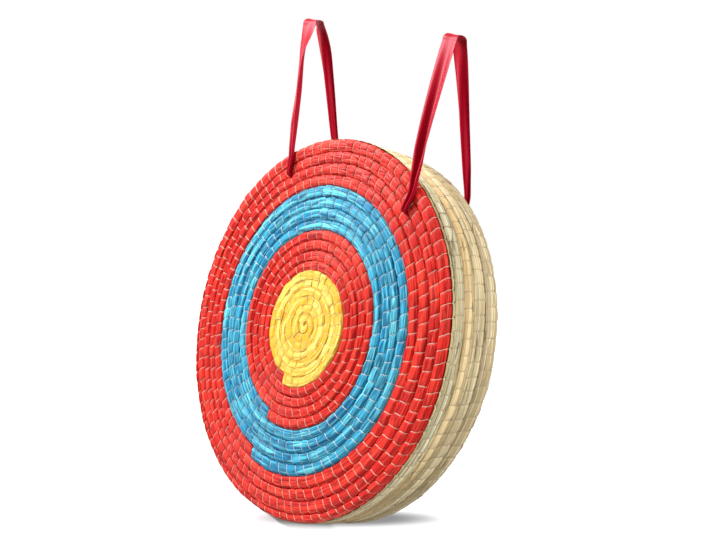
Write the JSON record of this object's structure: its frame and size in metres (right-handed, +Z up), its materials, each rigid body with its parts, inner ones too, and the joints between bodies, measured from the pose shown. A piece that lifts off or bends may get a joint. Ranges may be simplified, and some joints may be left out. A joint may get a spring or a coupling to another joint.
{
  "type": "archery target boss",
  "caption": "Round hanging archery target boss of coiled straw mats sewn together, its front coil wrapped in red, blue and yellow rings, with ribbon loops to hang it.",
  "frame": {"origin": "under the middle of the boss, on the surface that it stands on", "axes": "+Z up, the coloured target face looks along -Y, +X to the right seen from the front"},
  "size_m": [0.5, 0.103, 0.6645],
  "materials": {
    "yellow_wrap": "matte dyed rush, slightly glossy along the fibres",
    "red_wrap": "matte dyed rush, slightly glossy along the fibres",
    "blue_wrap": "matte dyed rush, slightly glossy along the fibres",
    "straw": "plain dry straw bundles",
    "ribbon": "crimson satin",
    "twine": "rough natural twine"
  },
  "bodies": {
    "boss": {"yellow_coil": "yellow_wrap", "inner_red_coil": "red_wrap", "blue_coil": "blue_wrap", "outer_red_coil": "red_wrap", "second_disc": "straw", "third_disc": "straw", "fourth_disc": "straw", "back_disc": "straw", "layer_tie_1": "twine", "layer_tie_2": "twine", "layer_tie_3": "twine", "layer_tie_4": "twine", "layer_tie_5": "twine", "layer_tie_6": "twine"},
    "left_loop": {"left_strap": "ribbon"},
    "right_loop": {"right_strap": "ribbon"}
  },
  "joints": [
    {"name": "left_strap_swing", "type": "hinge", "parent": "boss", "child": "left_loop", "pos_m": [-0.12012, 0, 0.43102], "axis": [0, 1, 0], "range_deg": [-54.6, 45.4]},
    {"name": "right_strap_swing", "type": "hinge", "parent": "boss", "child": "right_loop", "pos_m": [0.12012, 0, 0.43102], "axis": [0, 1, 0], "range_deg": [-7.6, 92.4]}
  ]
}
···
### TO DO
Your task is to quote all of the data word for word.

### FINISHED TASK
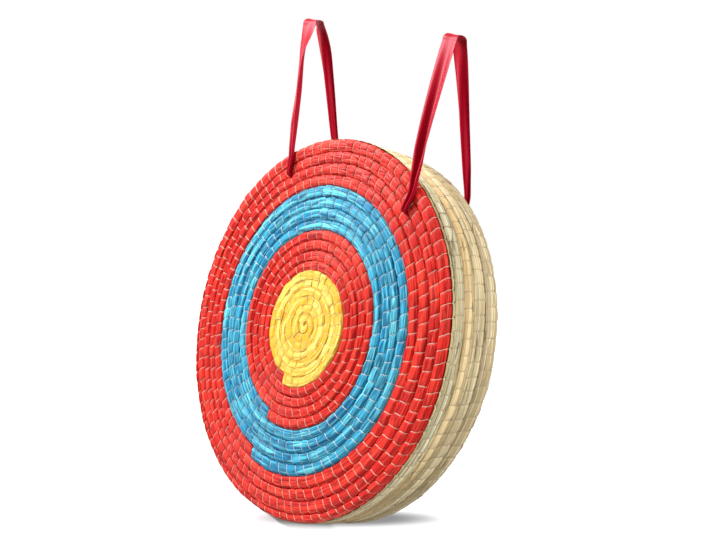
Write the JSON record of this object's structure: its frame and size in metres (right-handed, +Z up), its materials, each rigid body with its parts, inner ones too, and the joints between bodies, measured from the pose shown. A piece that lifts off or bends may get a joint. Ranges may be simplified, and some joints may be left out. A joint may get a spring or a coupling to another joint.
{
  "type": "archery target boss",
  "caption": "Round hanging archery target boss of coiled straw mats sewn together, its front coil wrapped in red, blue and yellow rings, with ribbon loops to hang it.",
  "frame": {"origin": "under the middle of the boss, on the surface that it stands on", "axes": "+Z up, the coloured target face looks along -Y, +X to the right seen from the front"},
  "size_m": [0.5, 0.103, 0.6645],
  "materials": {
    "yellow_wrap": "matte dyed rush, slightly glossy along the fibres",
    "red_wrap": "matte dyed rush, slightly glossy along the fibres",
    "blue_wrap": "matte dyed rush, slightly glossy along the fibres",
    "straw": "plain dry straw bundles",
    "ribbon": "crimson satin",
    "twine": "rough natural twine"
  },
  "bodies": {
    "boss": {"yellow_coil": "yellow_wrap", "inner_red_coil": "red_wrap", "blue_coil": "blue_wrap", "outer_red_coil": "red_wrap", "second_disc": "straw", "third_disc": "straw", "fourth_disc": "straw", "back_disc": "straw", "layer_tie_1": "twine", "layer_tie_2": "twine", "layer_tie_3": "twine", "layer_tie_4": "twine", "layer_tie_5": "twine", "layer_tie_6": "twine"},
    "left_loop": {"left_strap": "ribbon"},
    "right_loop": {"right_strap": "ribbon"}
  },
  "joints": [
    {"name": "left_strap_swing", "type": "hinge", "parent": "boss", "child": "left_loop", "pos_m": [-0.12012, 0, 0.43102], "axis": [0, 1, 0], "range_deg": [-54.6, 45.4]},
    {"name": "right_strap_swing", "type": "hinge", "parent": "boss", "child": "right_loop", "pos_m": [0.12012, 0, 0.43102], "axis": [0, 1, 0], "range_deg": [-7.6, 92.4]}
  ]
}